Recorded data:
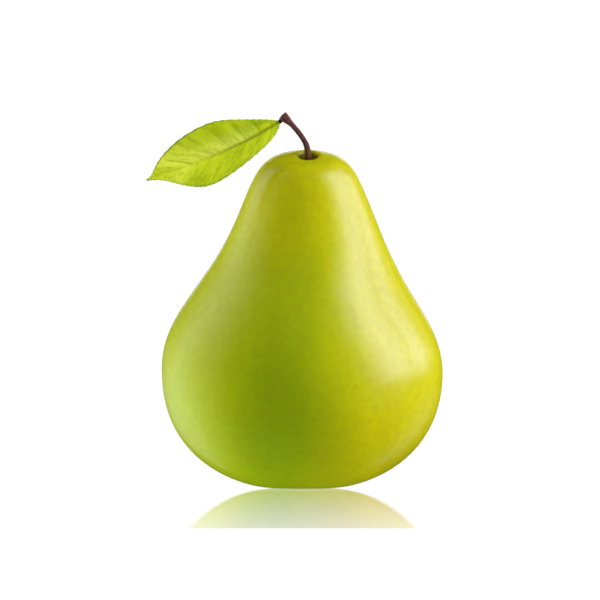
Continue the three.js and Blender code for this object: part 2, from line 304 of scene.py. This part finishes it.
def add_camera():
    data = bpy.data.cameras.new("camera")
    data.lens = CAMERA_LENS
    data.sensor_width = SENSOR
    data.clip_end = 100
    camera = bpy.data.objects.new("camera", data)
    distance = FRAME_PIXELS * MM_PER_PIXEL * MM * CAMERA_LENS / SENSOR
    back = np.array([0, -math.cos(CAMERA_ELEVATION), math.sin(CAMERA_ELEVATION)])
    camera.location = np.array(CENTRE) * MM + distance * back
    camera.rotation_euler = (math.pi / 2 - CAMERA_ELEVATION, 0, 0)
    bpy.context.scene.collection.objects.link(camera)
    bpy.context.scene.camera = camera


# Fruit

def fruit_outline():
    """Radius and height, from the seat of the calyx, round the outside, to the floor of the well."""
    foot_inner = (FOOT_INNER_RADIUS, 0)
    foot = (FOOT_RADIUS, 0)
    belly = (BELLY_RADIUS, BELLY_HEIGHT)
    neck = (NECK_RADIUS, NECK_HEIGHT)
    crest = (WELL_CREST_RADIUS, CROWN_HEIGHT)
    mouth = (WELL_MOUTH_RADIUS, CROWN_HEIGHT - WELL_MOUTH_DROP)
    floor_edge = (WELL_FLOOR_RADIUS, CROWN_HEIGHT - WELL_DEPTH)
    seat_edge = (SEAT_RADIUS, BASIN_DEPTH)
    basin_span = FOOT_INNER_RADIUS - SEAT_RADIUS
    heel_pull = (FOOT_RADIUS + HEEL_REACH * math.cos(HEEL_ANGLE), HEEL_REACH * math.sin(HEEL_ANGLE))

    def along_neck(reach):
        return (NECK_RADIUS - reach * math.sin(NECK_ANGLE), NECK_HEIGHT + reach * math.cos(NECK_ANGLE))

    stretches = [
        np.linspace((SEAT_RADIUS, BASIN_DEPTH + SEAT_DEPTH), seat_edge, 5),
        bezier(seat_edge, (SEAT_RADIUS + 0.35 * basin_span, BASIN_DEPTH),
               (FOOT_INNER_RADIUS - 0.3 * basin_span, 0), foot_inner, 20),
        np.linspace(foot_inner, foot, 4),
        bezier(foot, heel_pull, (BELLY_RADIUS, BELLY_HEIGHT - HEEL_RISE), belly, 44),
        bezier(belly, (BELLY_RADIUS, BELLY_HEIGHT + FLANK_LOW_REACH), along_neck(-FLANK_HIGH_REACH),
               neck, 44),
        bezier(neck, along_neck(SHOULDER_REACH), (WELL_CREST_RADIUS + CROWN_REACH, CROWN_HEIGHT),
               crest, 48),
        bezier(crest, (WELL_CREST_RADIUS - WELL_LIP_ROUNDING, CROWN_HEIGHT),
               (WELL_MOUTH_RADIUS + WELL_LIP_TUCK, mouth[1] + WELL_LIP_ROUNDING), mouth, 14),
        np.linspace(mouth, floor_edge, 8),
    ]
    return np.vstack([stretch[:-1] for stretch in stretches] + [[floor_edge]])


def fruit_points(radius, height, angle):
    """Points of the turned shape, moved to where the grown fruit has them."""
    lobe = LOBE_SHARE * (1 - smooth(height, 0, LOBE_TOP)) * np.cos(LOBES * (angle - LOBE_PHASE))
    middle = smooth(height, 0, BELLY_HEIGHT) * (1 - smooth(height, NECK_HEIGHT, CROWN_HEIGHT))
    oval = middle * (OVAL_SHARE * np.sin(2 * angle) + TRIPLE_SHARE * np.sin(3 * angle))
    grown = radius * (1 + lobe + oval)

    well = np.where(height > NECK_HEIGHT, 1 - smooth(radius, WELL_MOUTH_RADIUS, WELL_LIP_REACH), 0)
    lip = well * smooth(height, CROWN_HEIGHT - WELL_DEPTH, CROWN_HEIGHT - WELL_LIP_ROUNDING)
    lifted = WELL_LIP_RISE * lip * (0.5 + 0.5 * np.sin(angle))

    swayed = np.clip(1 - ((height - SWAY_HEIGHT) / SWAY_REACH) ** 2, 0, None)
    bent = np.clip((height - BEND_FROM) / (CROWN_HEIGHT - BEND_FROM), 0, None)
    tilt = np.arctan(2 * BEND * bent / (CROWN_HEIGHT - BEND_FROM))
    across = grown * np.sin(angle) + WELL_SHIFT_Y * well
    x = LEAN * smooth(height, LEAN_FROM, LEAN_TO) + SWAY * swayed ** 2 + WELL_SHIFT_X * well
    return np.stack([
        x + grown * np.cos(angle),
        across * np.cos(tilt) - BEND * bent ** 2,
        height + lifted + across * np.sin(tilt),
    ], -1)


def make_fruit():
    sides = 288
    outline = fruit_outline()
    radius, height = outline[:, :1], outline[:, 1:]
    angle = np.linspace(0, 2 * math.pi, sides, endpoint=False)[None, :]
    rings = fruit_points(radius + 0 * angle, height + 0 * angle, angle + 0 * radius)
    zero = np.zeros(1)
    roof = fruit_points(zero, zero + BASIN_DEPTH + SEAT_DEPTH, zero)[0]
    floor = fruit_points(zero, zero + CROWN_HEIGHT - WELL_DEPTH, zero)[0]
    fruit = ring_solid("pear_fruit", roof, rings, floor)
    fruit.data.set_sharp_from_angle(angle=math.radians(50))
    sunk = np.where(radius < WELL_CREST_RADIUS, (CROWN_HEIGHT - height) / WELL_DEPTH, 0)
    inside = np.where(height > NECK_HEIGHT, sunk, 0) + 0 * angle
    mark(fruit, "well", 1.0, inside, 1.0)
    fruit.data.materials.append(skin_finish())
    settle(fruit, "fruit")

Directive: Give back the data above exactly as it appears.

Result:
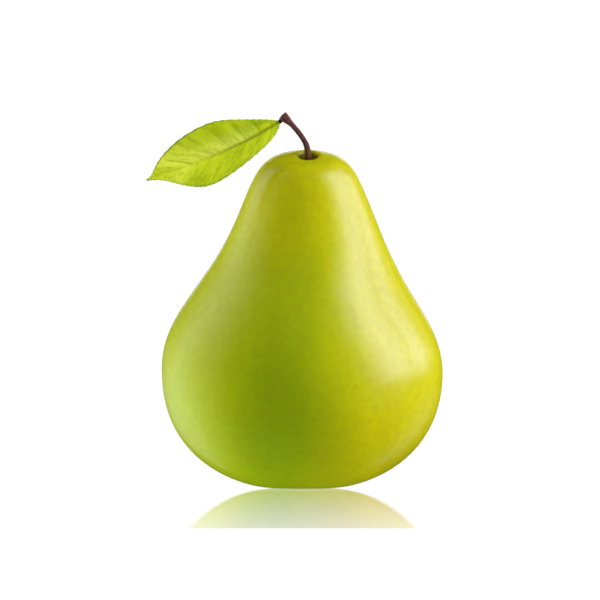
Continue the three.js and Blender code for this object: part 2, from line 304 of scene.py. This part finishes it.
def add_camera():
    data = bpy.data.cameras.new("camera")
    data.lens = CAMERA_LENS
    data.sensor_width = SENSOR
    data.clip_end = 100
    camera = bpy.data.objects.new("camera", data)
    distance = FRAME_PIXELS * MM_PER_PIXEL * MM * CAMERA_LENS / SENSOR
    back = np.array([0, -math.cos(CAMERA_ELEVATION), math.sin(CAMERA_ELEVATION)])
    camera.location = np.array(CENTRE) * MM + distance * back
    camera.rotation_euler = (math.pi / 2 - CAMERA_ELEVATION, 0, 0)
    bpy.context.scene.collection.objects.link(camera)
    bpy.context.scene.camera = camera


# Fruit

def fruit_outline():
    """Radius and height, from the seat of the calyx, round the outside, to the floor of the well."""
    foot_inner = (FOOT_INNER_RADIUS, 0)
    foot = (FOOT_RADIUS, 0)
    belly = (BELLY_RADIUS, BELLY_HEIGHT)
    neck = (NECK_RADIUS, NECK_HEIGHT)
    crest = (WELL_CREST_RADIUS, CROWN_HEIGHT)
    mouth = (WELL_MOUTH_RADIUS, CROWN_HEIGHT - WELL_MOUTH_DROP)
    floor_edge = (WELL_FLOOR_RADIUS, CROWN_HEIGHT - WELL_DEPTH)
    seat_edge = (SEAT_RADIUS, BASIN_DEPTH)
    basin_span = FOOT_INNER_RADIUS - SEAT_RADIUS
    heel_pull = (FOOT_RADIUS + HEEL_REACH * math.cos(HEEL_ANGLE), HEEL_REACH * math.sin(HEEL_ANGLE))

    def along_neck(reach):
        return (NECK_RADIUS - reach * math.sin(NECK_ANGLE), NECK_HEIGHT + reach * math.cos(NECK_ANGLE))

    stretches = [
        np.linspace((SEAT_RADIUS, BASIN_DEPTH + SEAT_DEPTH), seat_edge, 5),
        bezier(seat_edge, (SEAT_RADIUS + 0.35 * basin_span, BASIN_DEPTH),
               (FOOT_INNER_RADIUS - 0.3 * basin_span, 0), foot_inner, 20),
        np.linspace(foot_inner, foot, 4),
        bezier(foot, heel_pull, (BELLY_RADIUS, BELLY_HEIGHT - HEEL_RISE), belly, 44),
        bezier(belly, (BELLY_RADIUS, BELLY_HEIGHT + FLANK_LOW_REACH), along_neck(-FLANK_HIGH_REACH),
               neck, 44),
        bezier(neck, along_neck(SHOULDER_REACH), (WELL_CREST_RADIUS + CROWN_REACH, CROWN_HEIGHT),
               crest, 48),
        bezier(crest, (WELL_CREST_RADIUS - WELL_LIP_ROUNDING, CROWN_HEIGHT),
               (WELL_MOUTH_RADIUS + WELL_LIP_TUCK, mouth[1] + WELL_LIP_ROUNDING), mouth, 14),
        np.linspace(mouth, floor_edge, 8),
    ]
    return np.vstack([stretch[:-1] for stretch in stretches] + [[floor_edge]])


def fruit_points(radius, height, angle):
    """Points of the turned shape, moved to where the grown fruit has them."""
    lobe = LOBE_SHARE * (1 - smooth(height, 0, LOBE_TOP)) * np.cos(LOBES * (angle - LOBE_PHASE))
    middle = smooth(height, 0, BELLY_HEIGHT) * (1 - smooth(height, NECK_HEIGHT, CROWN_HEIGHT))
    oval = middle * (OVAL_SHARE * np.sin(2 * angle) + TRIPLE_SHARE * np.sin(3 * angle))
    grown = radius * (1 + lobe + oval)

    well = np.where(height > NECK_HEIGHT, 1 - smooth(radius, WELL_MOUTH_RADIUS, WELL_LIP_REACH), 0)
    lip = well * smooth(height, CROWN_HEIGHT - WELL_DEPTH, CROWN_HEIGHT - WELL_LIP_ROUNDING)
    lifted = WELL_LIP_RISE * lip * (0.5 + 0.5 * np.sin(angle))

    swayed = np.clip(1 - ((height - SWAY_HEIGHT) / SWAY_REACH) ** 2, 0, None)
    bent = np.clip((height - BEND_FROM) / (CROWN_HEIGHT - BEND_FROM), 0, None)
    tilt = np.arctan(2 * BEND * bent / (CROWN_HEIGHT - BEND_FROM))
    across = grown * np.sin(angle) + WELL_SHIFT_Y * well
    x = LEAN * smooth(height, LEAN_FROM, LEAN_TO) + SWAY * swayed ** 2 + WELL_SHIFT_X * well
    return np.stack([
        x + grown * np.cos(angle),
        across * np.cos(tilt) - BEND * bent ** 2,
        height + lifted + across * np.sin(tilt),
    ], -1)


def make_fruit():
    sides = 288
    outline = fruit_outline()
    radius, height = outline[:, :1], outline[:, 1:]
    angle = np.linspace(0, 2 * math.pi, sides, endpoint=False)[None, :]
    rings = fruit_points(radius + 0 * angle, height + 0 * angle, angle + 0 * radius)
    zero = np.zeros(1)
    roof = fruit_points(zero, zero + BASIN_DEPTH + SEAT_DEPTH, zero)[0]
    floor = fruit_points(zero, zero + CROWN_HEIGHT - WELL_DEPTH, zero)[0]
    fruit = ring_solid("pear_fruit", roof, rings, floor)
    fruit.data.set_sharp_from_angle(angle=math.radians(50))
    sunk = np.where(radius < WELL_CREST_RADIUS, (CROWN_HEIGHT - height) / WELL_DEPTH, 0)
    inside = np.where(height > NECK_HEIGHT, sunk, 0) + 0 * angle
    mark(fruit, "well", 1.0, inside, 1.0)
    fruit.data.materials.append(skin_finish())
    settle(fruit, "fruit")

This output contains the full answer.